ORCHESTRATOR: sagemaker-service-platform

Name: sagemaker-service-platform
ID: e6c3649c-7dfa-42d3-8b56-3aa172ada938
Type: orchestrator
Flavor: sagemaker
Configuration: {'instance_type': 'ml.t3.medium', 'processor_role': '', 'volume_size_in_gb': 30, 'max_runtime_in_seconds': 86400, 
'processor_tags': {'squad': 'servicePlatform', 'application': 'machine-learning', 'domain': 'OrderToProduction', 'environment': 'prod'},
'processor_args': {}, 'input_data_s3_mode': 'File', 'input_data_s3_uri': {}, 'output_data_s3_mode': 'EndOfJob', 'output_data_s3_uri': 
{}, 'synchronous': False, 'execution_role': 'arn:aws:iam::************:role/zenml-sagemaker-role', 'bucket': ''}
Shared: No
User: celebrate-zenml / c4d9dc1e-0523-41da-86cb-9c280b6b26e9
Workspace: default / a7b32c3d-ec03-46f6-a382-69a0690c9dc7

ARTIFACT_STORE: s3

Name: s3
ID: c89b611a-d711-46f6-8c93-6b369f75e4c1
Type: artifact_store
Flavor: s3
Configuration: {'authentication_secret': None, 'path': 's3://celebrate-zenml-artifact-store', 'key': '********', 'secret': '********', 
'token': '********', 'client_kwargs': None, 'config_kwargs': None, 's3_additional_kwargs': None}
Shared: No
User: celebrate-zenml / c4d9dc1e-0523-41da-86cb-9c280b6b26e9
Workspace: default / a7b32c3d-ec03-46f6-a382-69a0690c9dc7

CONTAINER_REGISTRY: ecr-default

Name: ecr-default
ID: d3ac2845-4fe5-4505-8b17-2c385563098b
Type: container_registry
Flavor: default
Configuration: {'authentication_secret': None, 'uri': '************.dkr.ecr.************.amazonaws.com'}
Shared: No
User: celebrate-zenml / c4d9dc1e-0523-41da-86cb-9c280b6b26e9
Workspace: default / a7b32c3d-ec03-46f6-a382-69a0690c9dc7

EXPERIMENT_TRACKER: wandb-celebrate-ai

Name: wandb-celebrate-ai
ID: 6e70d0ac-a559-4bf1-ad24-0ddbd33f945c
Type: experiment_tracker
Flavor: wandb
Configuration: {'run_name': None, 'tags': [], 'settings': {}, 'api_key': '********', 'entity': 'celebrate-ai', 'project_name': None}
Shared: No
User: celebrate-zenml / c4d9dc1e-0523-41da-86cb-9c280b6b26e9
Workspace: default / a7b32c3d-ec03-46f6-a382-69a0690c9dc7

IMAGE_BUILDER: local_image_builder

Name: local_image_builder
ID: 98652c71-f895-4357-b5f7-226b6974b3e1
Type: image_builder
Flavor: local
Configuration: {}
Shared: Yes
User: celebrate-zenml / c4d9dc1e-0523-41da-86cb-9c280b6b26e9
Workspace: default / a7b32c3d-ec03-46f6-a382-69a0690c9dc7

What happened?

I specified tags in my Sagemaker orchestrator, i.e., key-value pairs we can use in AWS to describe resources, e.g., for billing purposes. Once I did that, pipeline runs were failing with the following error:

ClientError: An error occurred (ValidationException) when calling the CreatePipeline operation: Unable to parse pipeline definition. 
Unknown Argument member 'squad'.

(squad is one of my custom tags; see config of Sagemaker orchestrator above)

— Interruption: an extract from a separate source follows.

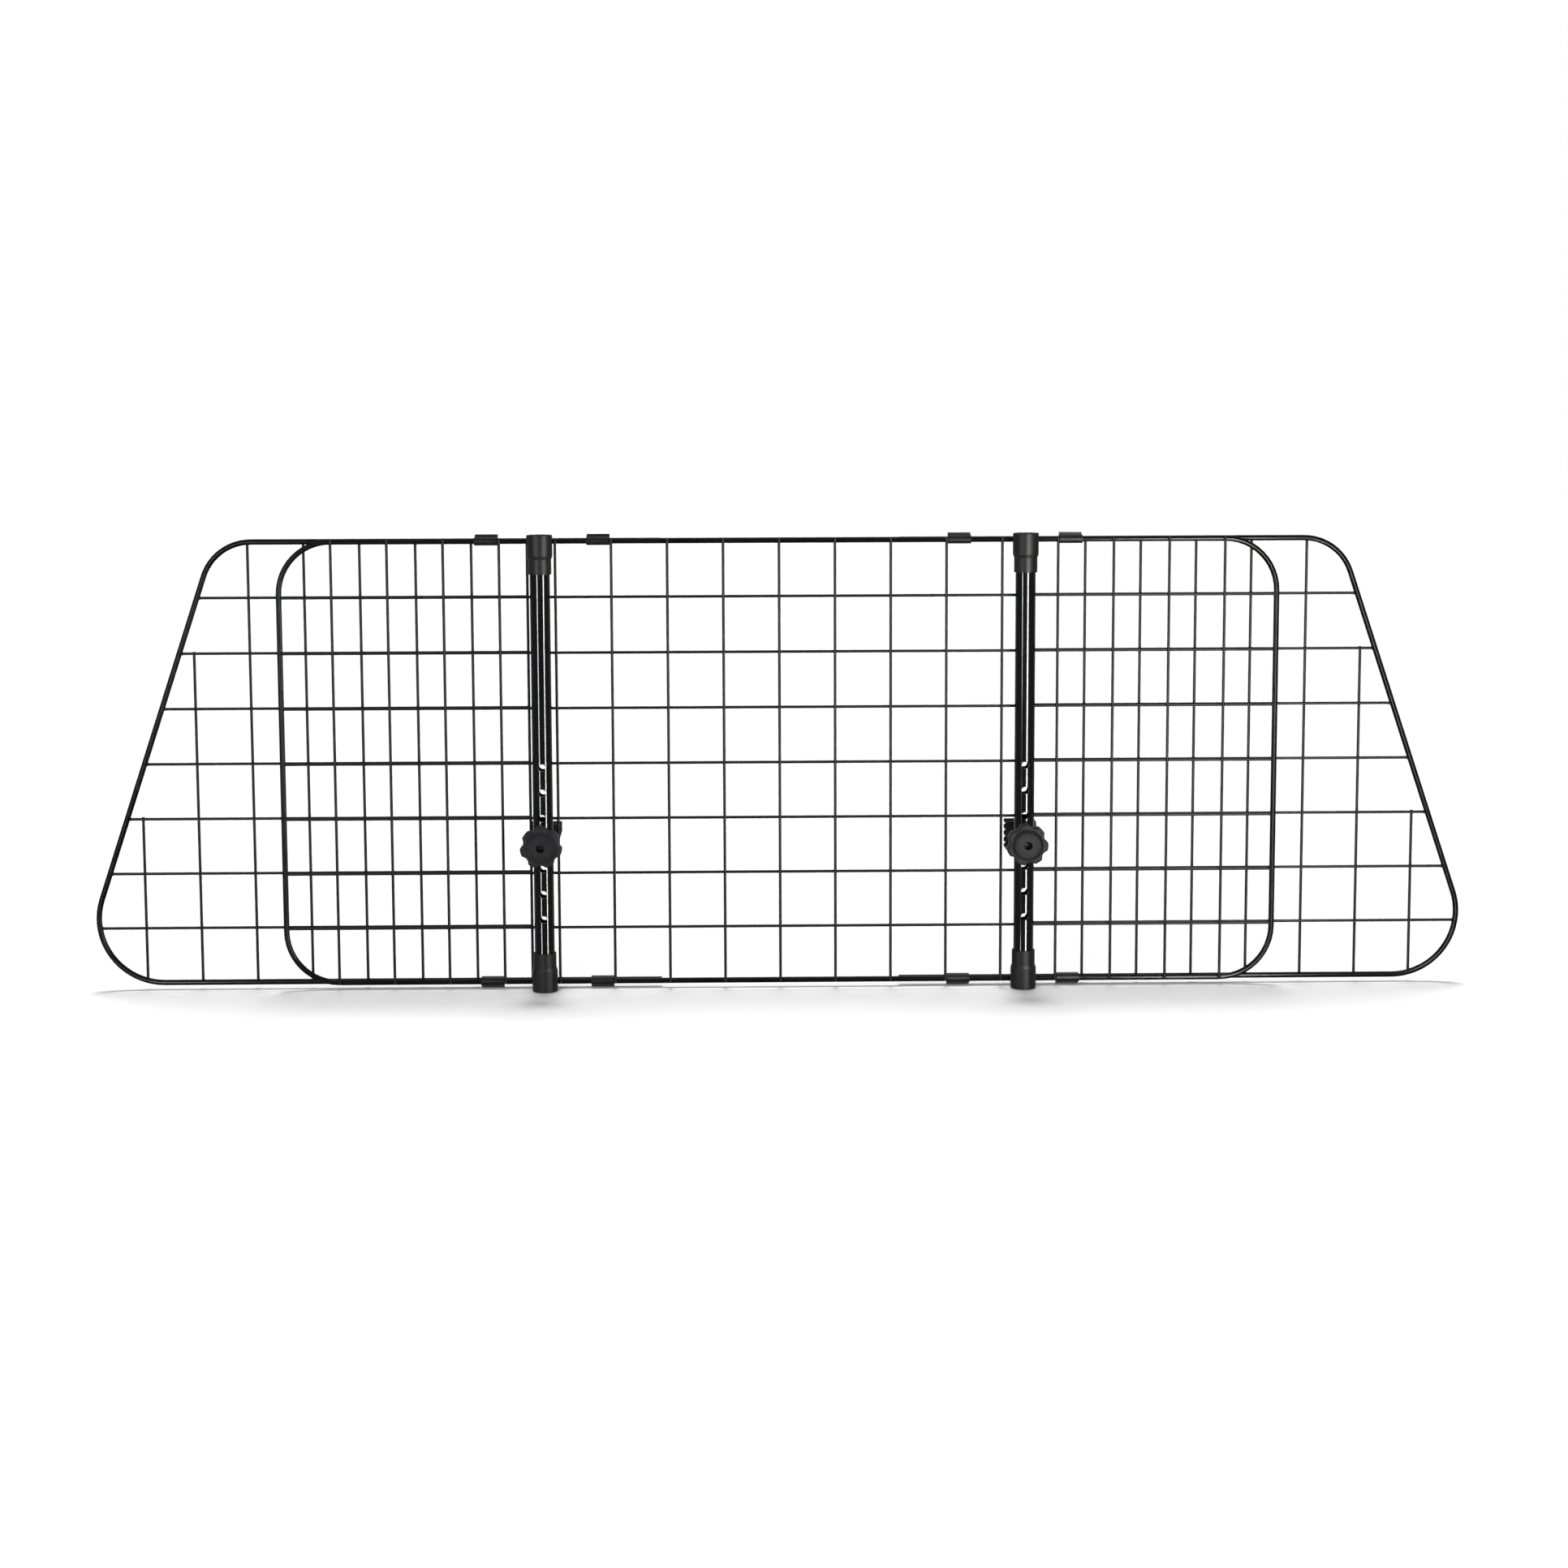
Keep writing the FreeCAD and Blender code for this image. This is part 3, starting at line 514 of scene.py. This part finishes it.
floor = bmesh.new()
floor_middle = Matrix.Translation((0, FLOOR_MIDDLE_Y, cad_box[0][2] - FLOOR_GAP))
bmesh.ops.create_grid(
    floor, x_segments=1, y_segments=1, size=FLOOR_HALF_WIDTH, matrix=floor_middle
)
floor_white = white_surface(Finish("white_floor"), base=0.85, glow=0.07)
ground = shaped("floor", floor, floor_white)
ground.visible_glossy = False

surround = Finish("white_surround", "worlds")
strength = SOFT_FILL + (1 - SOFT_FILL) * seen_plainly(surround)
white = surround.add(
    "ShaderNodeBackground", {}, {"Color": (1, 1, 1, 1), "Strength": strength}
)
bpy.context.scene.world = surround.show("ShaderNodeOutputWorld", white)

lamp(
    "from_above",
    "SUN",
    place=(0, 0.42, 2),
    target=(0, 0, 0),
    energy=2.5,
    angle=math.radians(13),
)
lamp(
    "from_the_front",
    "SUN",
    place=(-0.5, -1.5, 1.2),
    target=(0, 0, 0),
    energy=0.9,
    angle=math.radians(60),
)
for name, x, y, width, watts, tint in (
    ("left_strip", -0.87, -1.29, 0.17, 150, (0.93, 0.96, 1)),
    ("right_strip", 0.51, -0.74, 0.19, 190, (1, 0.97, 0.9)),
):
    strip = lamp(
        name,
        "AREA",
        place=(x, y, STRIP_HEIGHT),
        target=(0, 0, STRIP_HEIGHT),
        shape="RECTANGLE",
        size=width,
        size_y=STRIP_LENGTH,
        energy=watts,
        color=tint,
    )
    strip.visible_diffuse = False


# Camera: set up on the boot side, a little above the guard, with a lens fitted to
# where the wires cross in the photograph.

STANDPOINT = (-0.0315, -2.3, 0.3667)
YAW, PITCH, ROLL = 0.0156, 0.106, 0.0036

lens = bpy.data.cameras.new("camera")
lens.lens = 58.45
lens.sensor_width = 36
lens.shift_y = -0.0518
camera = placed("camera", lens)
camera.matrix_world = (
    Matrix.Translation(STANDPOINT)
    @ Matrix.Rotation(-YAW, 4, "Z")
    @ Matrix.Rotation(math.pi / 2 - PITCH, 4, "X")
    @ Matrix.Rotation(-ROLL, 4, "Z")
)
bpy.context.scene.camera = camera
bpy.context.scene.view_settings.view_transform = "Standard"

I figured out that the underlying sagemaker.processing.Processor expects its tags parameter (list[dict[str,str]]) in the following format: tags=[{"Key": "Project", "Value": "MyProject"}, {"Key": "Environment", "Value": "Development"}], i.e., with a dedicated dict per tag with the fixed keys Key (uppercase!) and Value whereas the current ZenML implementation passes a list with a single dictionary containing all the tags like this {'key1': 'value1', 'key2': 'value2'}.

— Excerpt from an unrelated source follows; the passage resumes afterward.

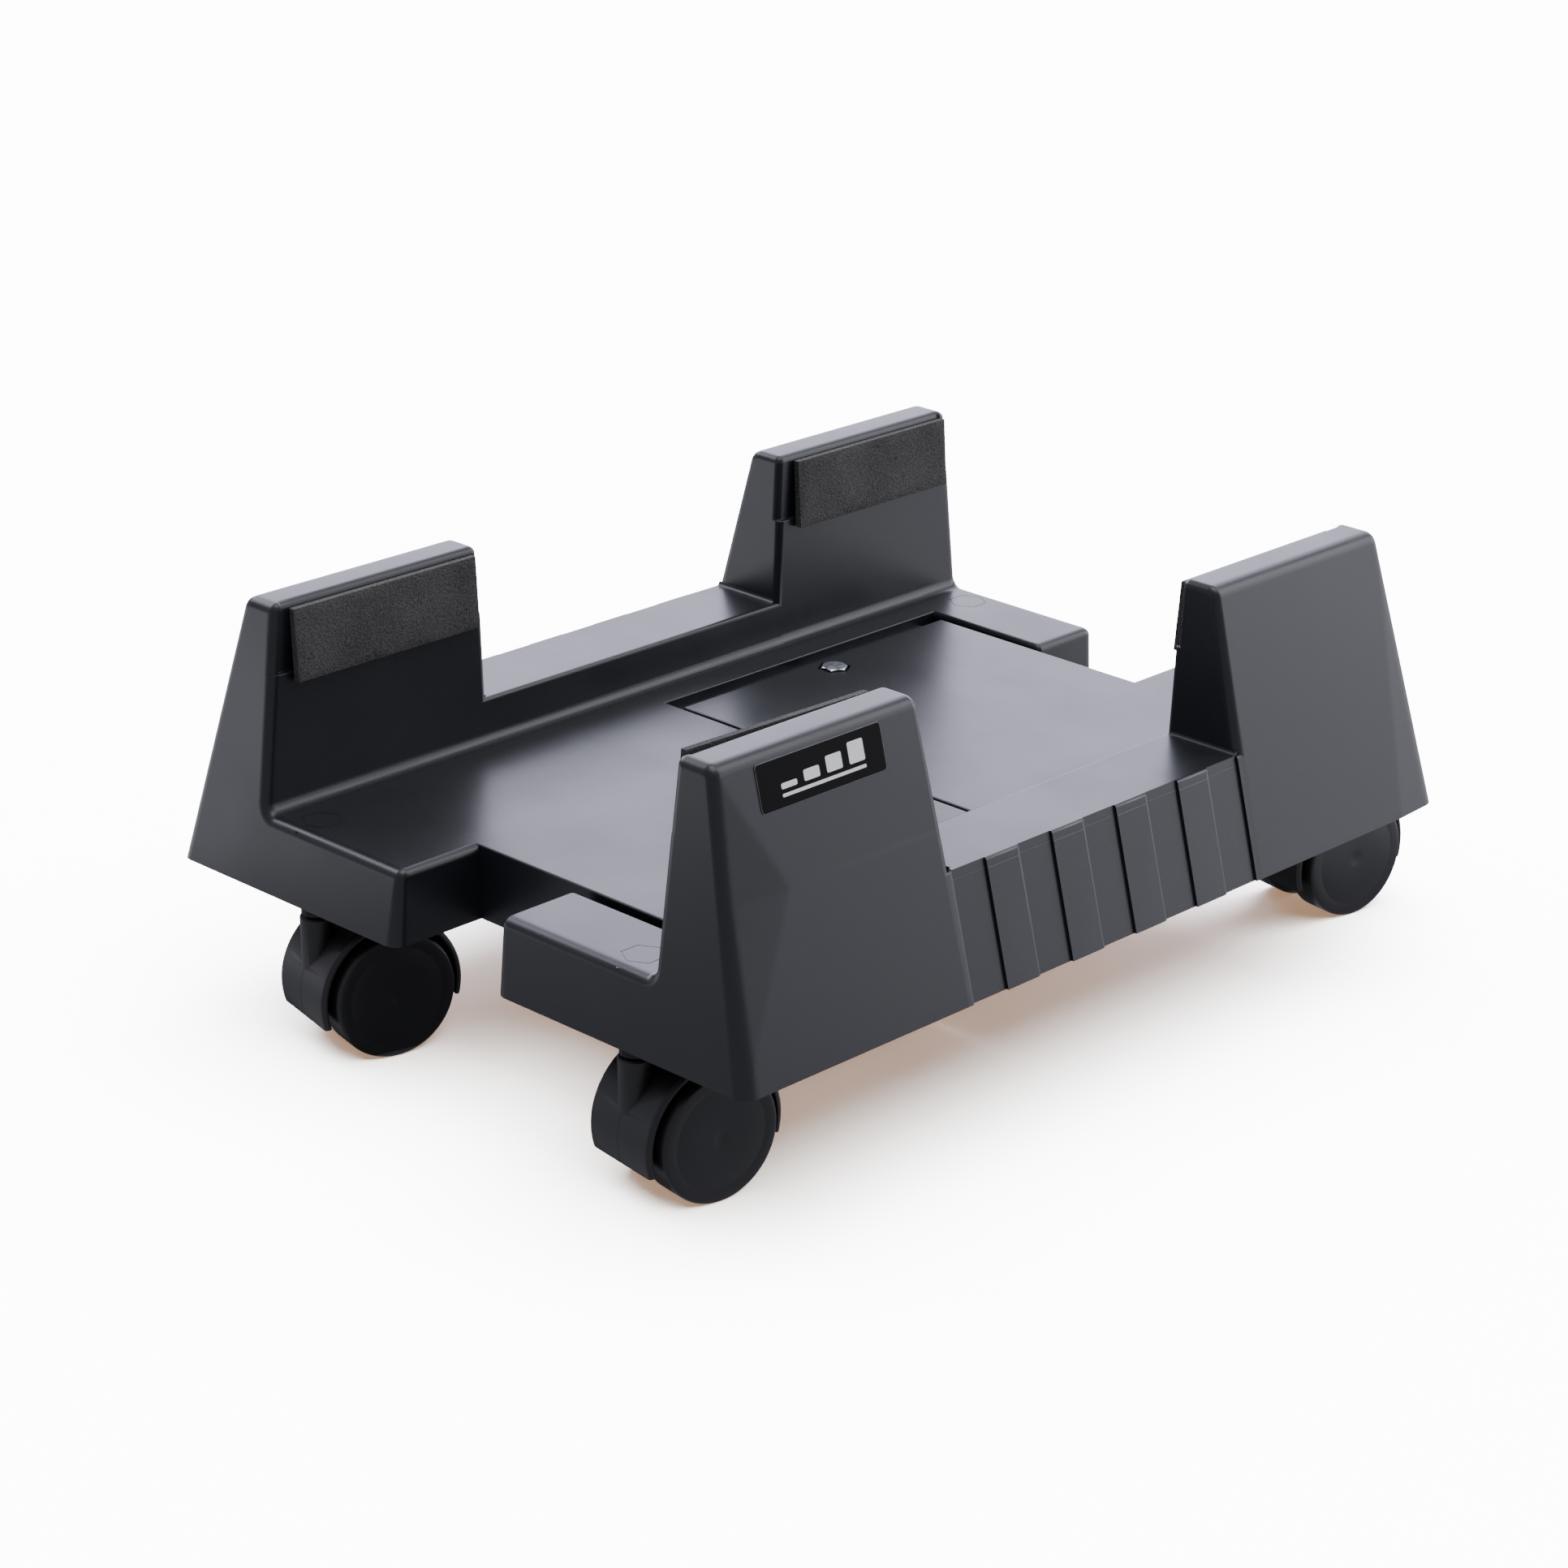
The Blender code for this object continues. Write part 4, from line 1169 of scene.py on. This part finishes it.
def add_floor():
    """Pale floor with a light of its own, so that it is bright without lighting the stand."""
    mesh = bpy.data.meshes.new("floor")
    bm = bmesh.new()
    bmesh.ops.create_grid(bm, x_segments=1, y_segments=1, size=FLOOR_SIZE)
    bm.to_mesh(mesh)
    bm.free()
    floor = bpy.data.objects.new("floor", mesh)
    bpy.context.scene.collection.objects.link(floor)
    paint = Paint("floor", FLOOR_COLOUR, 0.9)
    paint.shader.inputs["Specular IOR Level"].default_value = 0.0
    paint.shader.inputs["Emission Color"].default_value = (*FLOOR_GLOW, 1.0)
    paint.shader.inputs["Emission Strength"].default_value = 1.0
    floor.data.materials.append(paint.mat)
    floor.visible_diffuse = False
    floor.visible_glossy = False

    data = bpy.data.lights.new("floor light", "SUN")
    data.energy = FLOOR_LIGHT
    data.angle = math.radians(88.0)
    sun = bpy.data.objects.new("floor light", data)
    bpy.context.scene.collection.objects.link(sun)
    sun.rotation_euler = Vector((-0.08, -0.04, -1.0)).to_track_quat("-Z", "Y").to_euler()
    group = bpy.data.collections.new("lit by the floor light")
    group.objects.link(floor)
    sun.light_linking.receiver_collection = group


def add_studio():
    world = bpy.data.worlds.new("studio")
    world.use_nodes = True
    world.node_tree.nodes["Background"].inputs["Color"].default_value = (0.87, 0.875, 1.0, 1.0)
    world.node_tree.nodes["Background"].inputs["Strength"].default_value = ROOM_LIGHT
    bpy.context.scene.world = world
    centre = (0.0, 0.0, 0.06)
    add_softbox("back softbox", (3.6, 2.4), (-1.65, 1.8, 1.05), centre, 4.2, (0.81, 0.81, 1.0))
    add_softbox("right softbox", (2.0, 1.5), (1.42, 2.05, 0.72), centre, 1.9, (0.90, 0.90, 1.0))
    add_softbox("rear softbox", (1.1, 1.3), (0.90, 2.25, 0.62), centre, 3.2, (0.87, 0.875, 1.0))
    add_softbox("top softbox", (1.6, 1.6), (0.2, 0.1, 2.1), centre, 3.2, (1.0, 1.0, 1.0))
    add_softbox("upper left softbox", (1.1, 0.8), (-1.70, -0.30, 1.40), centre, 6.8, (0.86, 0.87, 1.0))
    add_softbox("upper right softbox", (0.9, 0.9), (0.80, 1.30, 1.45), centre, 3.5, (0.98, 0.99, 1.0))
    # painted reflections of the lit floor, seen only in the sheen of the plastic
    add_painted_reflection("painted floor reflection left", (-1.0, -0.24), (-1.0, 0.10), 2.1)
    add_painted_reflection("painted floor reflection rear", (-0.25, 0.90), (0.24, 1.20), 1.5)
    add_painted_reflection("painted floor reflection right", (0.128, 0.90), (0.06, 0.24), 1.25)
    # painted shade: a dim sheet under the stand stands in for the floor's shadow in the sheen of the
    # plastic
    add_painted_reflection("painted shade under the stand", (-0.12, 0.08), (-0.17, 0.17), 0.12)
    add_floor()


def paint_cad():
    """Pins, grip rings and axles stay as the CAD solids, which only need a material."""
    for name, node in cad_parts.items():
        if name.endswith(("_pin", "_grip_ring", "_axle")):
            node.data.materials.clear()
            # painted shade: these parts take the nearly black steel, dark for the shadow the pins sit in
            # under the deck
            node.data.materials.append(MATS["dark"])


add_camera()
add_studio()
build_halves()
build_casters()
build_clamps()
build_pads()
build_label()
paint_cad()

A quick fix for this would be to change this line to

[{"Key": key, "Value": value} for key, value in step_settings.processor_tags.items()]

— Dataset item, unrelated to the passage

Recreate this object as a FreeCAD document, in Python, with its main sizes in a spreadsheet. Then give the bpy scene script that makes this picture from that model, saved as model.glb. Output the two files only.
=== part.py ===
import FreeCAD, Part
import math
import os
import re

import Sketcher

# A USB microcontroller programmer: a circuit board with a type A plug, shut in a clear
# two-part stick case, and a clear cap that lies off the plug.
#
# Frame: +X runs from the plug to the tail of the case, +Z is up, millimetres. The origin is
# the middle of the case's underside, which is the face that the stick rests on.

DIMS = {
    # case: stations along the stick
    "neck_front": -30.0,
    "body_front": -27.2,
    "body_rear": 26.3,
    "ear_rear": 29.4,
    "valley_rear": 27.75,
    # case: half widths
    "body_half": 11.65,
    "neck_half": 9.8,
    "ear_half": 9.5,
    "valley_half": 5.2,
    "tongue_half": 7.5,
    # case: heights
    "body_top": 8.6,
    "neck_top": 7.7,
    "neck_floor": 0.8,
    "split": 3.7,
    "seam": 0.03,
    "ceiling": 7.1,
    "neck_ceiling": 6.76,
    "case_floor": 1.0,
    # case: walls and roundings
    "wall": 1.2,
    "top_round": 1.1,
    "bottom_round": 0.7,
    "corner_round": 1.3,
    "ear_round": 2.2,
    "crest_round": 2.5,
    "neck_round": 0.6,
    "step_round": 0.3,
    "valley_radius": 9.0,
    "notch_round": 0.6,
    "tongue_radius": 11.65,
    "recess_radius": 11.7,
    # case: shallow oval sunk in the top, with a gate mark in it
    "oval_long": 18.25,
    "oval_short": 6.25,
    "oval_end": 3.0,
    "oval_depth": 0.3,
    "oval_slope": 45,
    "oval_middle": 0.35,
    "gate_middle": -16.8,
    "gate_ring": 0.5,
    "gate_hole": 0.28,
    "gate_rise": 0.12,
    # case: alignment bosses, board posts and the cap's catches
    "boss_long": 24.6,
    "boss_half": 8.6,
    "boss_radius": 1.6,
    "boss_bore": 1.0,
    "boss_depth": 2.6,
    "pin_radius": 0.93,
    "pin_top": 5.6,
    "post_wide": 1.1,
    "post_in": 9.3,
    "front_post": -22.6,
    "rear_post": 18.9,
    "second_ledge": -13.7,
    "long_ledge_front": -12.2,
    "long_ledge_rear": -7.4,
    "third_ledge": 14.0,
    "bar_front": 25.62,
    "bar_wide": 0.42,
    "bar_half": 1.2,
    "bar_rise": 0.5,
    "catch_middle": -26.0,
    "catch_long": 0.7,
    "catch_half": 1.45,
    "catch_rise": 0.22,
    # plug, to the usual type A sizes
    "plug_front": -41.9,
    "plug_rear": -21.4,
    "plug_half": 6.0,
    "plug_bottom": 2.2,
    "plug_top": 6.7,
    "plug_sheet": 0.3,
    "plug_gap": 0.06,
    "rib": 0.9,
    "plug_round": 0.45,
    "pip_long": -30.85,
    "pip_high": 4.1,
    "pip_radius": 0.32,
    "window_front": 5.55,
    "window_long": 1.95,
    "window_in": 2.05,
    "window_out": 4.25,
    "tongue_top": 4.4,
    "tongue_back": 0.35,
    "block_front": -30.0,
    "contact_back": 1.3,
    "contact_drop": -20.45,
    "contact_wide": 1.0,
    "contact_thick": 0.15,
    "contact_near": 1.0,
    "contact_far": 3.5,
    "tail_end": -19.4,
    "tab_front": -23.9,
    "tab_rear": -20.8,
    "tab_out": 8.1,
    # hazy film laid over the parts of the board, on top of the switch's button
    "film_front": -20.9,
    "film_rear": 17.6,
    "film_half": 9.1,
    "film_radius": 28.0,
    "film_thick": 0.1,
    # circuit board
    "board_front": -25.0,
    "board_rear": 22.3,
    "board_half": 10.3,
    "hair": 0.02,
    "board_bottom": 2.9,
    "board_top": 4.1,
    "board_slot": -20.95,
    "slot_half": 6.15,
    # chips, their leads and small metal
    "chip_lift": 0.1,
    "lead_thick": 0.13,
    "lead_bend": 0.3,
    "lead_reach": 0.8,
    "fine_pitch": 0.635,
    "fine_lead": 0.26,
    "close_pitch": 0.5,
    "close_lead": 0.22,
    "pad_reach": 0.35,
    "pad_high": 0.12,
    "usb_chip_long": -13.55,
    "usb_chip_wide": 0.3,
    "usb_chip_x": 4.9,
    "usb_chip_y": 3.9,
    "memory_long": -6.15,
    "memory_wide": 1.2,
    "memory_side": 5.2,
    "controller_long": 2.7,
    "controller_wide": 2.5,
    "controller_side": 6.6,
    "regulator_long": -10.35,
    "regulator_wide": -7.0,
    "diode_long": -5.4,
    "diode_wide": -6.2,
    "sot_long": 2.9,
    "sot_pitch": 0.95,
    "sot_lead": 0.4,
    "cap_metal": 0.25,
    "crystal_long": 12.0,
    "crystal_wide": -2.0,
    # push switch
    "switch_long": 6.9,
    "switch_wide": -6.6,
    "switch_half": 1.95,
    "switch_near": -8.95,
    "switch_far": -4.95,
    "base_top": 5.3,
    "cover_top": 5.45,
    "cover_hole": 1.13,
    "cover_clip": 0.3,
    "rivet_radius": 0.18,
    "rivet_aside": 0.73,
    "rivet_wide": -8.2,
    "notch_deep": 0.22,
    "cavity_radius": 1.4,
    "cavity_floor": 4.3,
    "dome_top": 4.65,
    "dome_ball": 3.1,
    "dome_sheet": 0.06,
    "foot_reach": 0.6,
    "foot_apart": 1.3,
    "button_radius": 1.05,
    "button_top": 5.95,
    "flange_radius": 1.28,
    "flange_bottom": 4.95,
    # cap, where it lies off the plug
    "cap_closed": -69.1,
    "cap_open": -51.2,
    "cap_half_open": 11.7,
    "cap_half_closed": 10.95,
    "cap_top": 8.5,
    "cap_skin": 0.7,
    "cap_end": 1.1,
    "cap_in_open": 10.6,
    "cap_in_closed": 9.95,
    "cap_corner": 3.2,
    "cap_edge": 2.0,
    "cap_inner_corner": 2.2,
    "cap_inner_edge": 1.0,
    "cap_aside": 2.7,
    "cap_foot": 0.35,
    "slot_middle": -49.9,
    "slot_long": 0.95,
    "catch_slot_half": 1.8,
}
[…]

That fixed it immediately for me. But I still open this issue instead of a PR because I am unsure whether the right format should already be stored before this line is executed, i.e., at some other place, and we should not only fix it at the time when the tags are submitted to create a pipeline with the Sagemaker orchestrator. I am not sure, but it is possible that a similar issue exists with the Sagemaker step operator. So it might be favorable to already store it in the ZenML server in the format that is expected by the Sagemaker API.

Reproduction steps

  1. Register a Sagemaker orchestrator
  2. Provide tags in its configuration
  3. Start a pipeline using this orchestrator

Relevant log output

No response

Code of Conduct

fa9r commented 1 year ago

@mnschmit Thanks for surfacing this issue and the detailed analysis. I'm looking into this now and will try the fix you suggested. Will keep you posted.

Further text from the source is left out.